In the context of the COVID-19 global pandemic, 2020-21 presented additional challenges for Ferrero cocoa farmers and suppliers. This unprecedented situation required increased efforts to address these challenges, but certain projects also surpassed goals, in some cases doubling original targets set for 2022.

"As one of the founding members of the Cocoa and Forest Initiative, Ferrero is committed to contributing to ending deforestation and forest degradation in the cocoa sector, while championing socially and environmentally sustainable practices in our cocoa supply chain," said Marco Gonçalves, chief procurement and hazelnut company officer at Ferrero.

Fundamental to driving change is visibility of the supply chain. In 2020-21, Ferrero continued to achieve traceability from farm to first purchase point in Côte d'Ivoire and Ghana for the cocoa volumes sourced. It also covered 346,000 hectares with deforestation risk assessments, doubling its initial target for 2022.
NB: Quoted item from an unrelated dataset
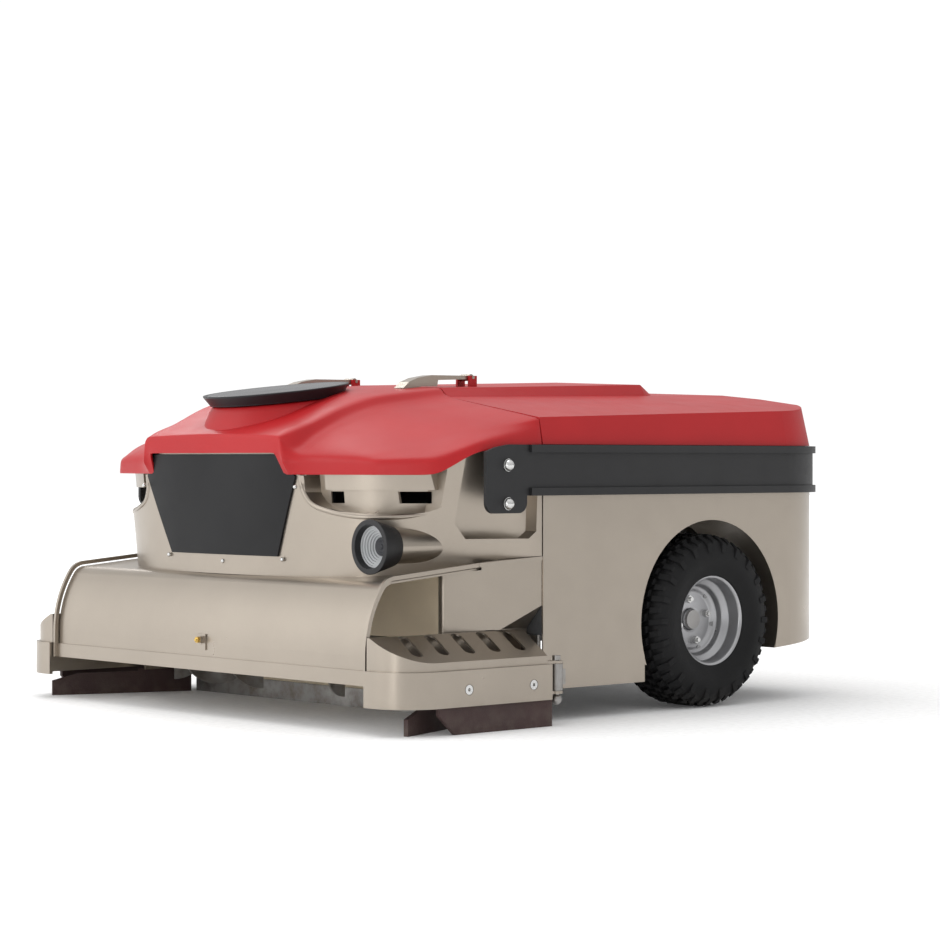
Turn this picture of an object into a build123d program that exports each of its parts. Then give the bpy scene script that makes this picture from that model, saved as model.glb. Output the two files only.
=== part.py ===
from build123d import *
import os
from math import atan2, cos, degrees, hypot, pi, radians, sin, sqrt

# Robotic floor cleaner for barns and other solid floors, in millimetres.
# It drives towards -Y on two rear wheels and one front caster. A scoop at the front funnels wet dirt
# between rubber blades to a cross auger, a suction duct lifts it into the tank, and a gate lets it out.
# +X is the machine's left side and +Z is up. The origin is on the floor under the middle of the machine.
# A station is a distance back from the front of the machine, and st() turns it into Y.

# ---------------------------------------------------------------- driving dimensions
length = 1532            # front of the side pods to the back of the rub rail
body_width = 1280        # over the rear shell's side walls
floor_gap = 1.0          # a seat that two still parts leave between them where nothing needs to touch
fit_gap = 0.05           # radial clearance of a pin or shaft in its hole

seam_station = 478       # joint between the front and rear covers
axle_from_rear = 508     # drive axle to the back of the rub rail
deck_slope = 5.1         # degrees that the scoop's deck rises towards the back

wheel_diameter = 406     # 16 x 6.50-8 tyre
wheel_width = 165
rim_flange_diameter = 232
rim_width = 137
rim_proud = 3            # outer rim flange beyond the body side
arch_radius = 236
arch_liner_inner_x = 478

shell_wall = 4
cover_wall = 5

tank_length = 930
tank_width = 880
tank_floor_z = 290
tank_height = 320
tank_wall = 5
gate_length = 240
gate_width = 260
gate_thickness = 6
gate_travel = 200

rail_width = 50
rail_height = 110
rail_wall = 4
rail_inner_half = 160
crossmember_length = 60

band_low_z = 501
band_height = 112
band_web = 8
rail_end_station = 300   # front end of the rub rail
lobe_length = 122
lobe_drop = 38
band_ridge = 7           # how far the rub rail's two ridges stand out from its web
ridge_height = 17
nut_radius = 13

scoop_end_inset = 50     # scoop end inside the body side
scoop_front_station = 8
scoop_lip_z = 102
scoop_straight_z = 165   # top of the scoop's upright front
scoop_big_radius = 260
scoop_small_radius = 50
scoop_turn = 34          # degrees of the large arc
rim_bar_depth = 9
rim_bar_width = 8
sheet_inset = 12         # the scoop's sheet lies this far inside its rim bars
sheet_thickness = 4
hem_height = 32
hem_thickness = 8

pod_overhang = 82        # pod's outer face beyond the body side
pod_length = 428         # along the pod's outer side
pod_rear_slant = 36      # how much farther back its inner side reaches
pod_gap = 4              # pod to scoop
pod_corner = 100
pod_top_z = 205
pod_edge_z = 150
pod_low_z = 65
pod_wall = 5
bumper_low_z = 59
bumper_height = 77
bumper_thickness = 9
bumper_hole_radius = 4
screw_head_radius = 10.5
slot_count = 5
first_slot_station = 88
slot_pitch = 74
slot_width = 28
slot_length = 92
hinge_pin_radius = 6
hinge_barrel_radius = 14
hinge_barrel_height = 58
hinge_ear = 6

housing_front_station = 257
housing_wall = 5
side_wall_thickness = 15   # at its front end
side_wall_corner = 12
side_wall_skin = 6
side_wall_flare_inset = 4  # its rear end inside the body side
auger_station = 312
auger_z = 115
auger_radius = 80
auger_tube_radius = 32
auger_tube_wall = 4
auger_pitch = 180
auger_turns = 2
flight_thickness = 6
trough_gap = 10
auger_axle_radius = 12
duct_radius = 55
duct_wall = 4
duct_angle = 48          # degrees that the duct rises

blade_thickness = 10
skirt_height = 72

caster_station = 640
caster_wheel_radius = 62
caster_wheel_width = 40
caster_trail = 38
caster_axle_radius = 6

pivot_station = 634      # pin that the front cover swings on
pivot_z = 774
pivot_pin_radius = 4
strap_half_spacing = 215
strap_width = 34
strap_thickness = 8

panel_radius = 171
panel_foot_radius = 155
panel_height = 26
panel_station = 232
panel_z = 744
panel_tilt = 7

sonar_side = 497
sonar_station = 97
sonar_z = 392
sonar_radius = 60
sonar_neck_radius = 44
sonar_length = 60

button_radius = 20
button_travel = 3

# ---------------------------------------------------------------- values worked out from them
half = body_width / 2
scoop_half = half - scoop_end_inset
pod_outer = half + pod_overhang
pod_inner = scoop_half + pod_gap
rear_outer_station = length - band_web - band_ridge
rear_corner = 225
axle_station = length - axle_from_rear
wheel_radius = wheel_diameter / 2
rim_outer_x = half + rim_proud
wheel_centre_x = rim_outer_x - rim_width / 2
band_outer = half + band_web + band_ridge
band_top_z = band_low_z + band_height
tank_front_station = seam_station + crossmember_length / 2
rail_top_z = tank_floor_z
rail_low_z = rail_top_z - rail_height
side_wall_inner = scoop_half - 43
side_wall_outer = side_wall_inner + side_wall_thickness
trough_radius = auger_radius + trough_gap
hinge_x = pod_outer - hinge_barrel_radius - 2
hinge_station = pod_length + hinge_barrel_radius + 13
hinge_barrel_low_z = 77


def st(station):
    return station - length / 2


# ---------------------------------------------------------------- helpers
def block(x0, x1, s0, s1, z0, z1):
    """A box between two X values, two stations and two heights."""
    return Pos((x0 + x1) / 2, st((s0 + s1) / 2), (z0 + z1) / 2) * Box(abs(x1 - x0), abs(s1 - s0), z1 - z0)


def rod_x(radius, x0, x1, station, z):
    return Pos((x0 + x1) / 2, st(station), z) * Rot(0, 90, 0) * Cylinder(radius, abs(x1 - x0))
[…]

Ferrero said it also took important steps on forest restoration, made possible through additional investments. More than 500,000 non-cocoa trees were distributed for off-farm planting, helping to restore 3,500 hectares of forest area, of which 200 hectares in classified forests. When combined with multi-purpose trees for on-farm planting, in total Ferrero has distributed 2 million trees in 2020-21 and 3 million trees since the start of its CFI action plan in 2018.

Additional achievements from 2020-21 include:

  • 69,000 cocoa farmers adopting agroforestry practices on their land, covering 111,000 hectares
  • More than 10,000 farmers involved in Payment for Ecosystem Services (PES) initiatives. The PES initiative provides farmers with valuable resources and incentives such as financial payments, trainings, fertilizers and tools in return for their work on environmental protection and restoration.
  • More than 21,000 supported with income generating activities, including soap making, beekeeping and chicken farming.
  • 890 active Village Savings and Loans Associations (VSLA) groups, involving 27,000 members, mainly women. VSLA groups are self-managed groups of community members who meet regularly to save their money in a safe space and have access to small loans.
  • 397 communities involved in Community-Based Natural Resource Management (CBNRM) covering over 55,000 hectares. The committees established in these communities work closely with the local authorities to identify areas for forest restoration and protection and receive support to implement activities to this end.

"As we enter the fourth year of the Cocoa and Forest Initiative, we continue our journey and learn from best practices to further strengthen our program,” Gonçalves said.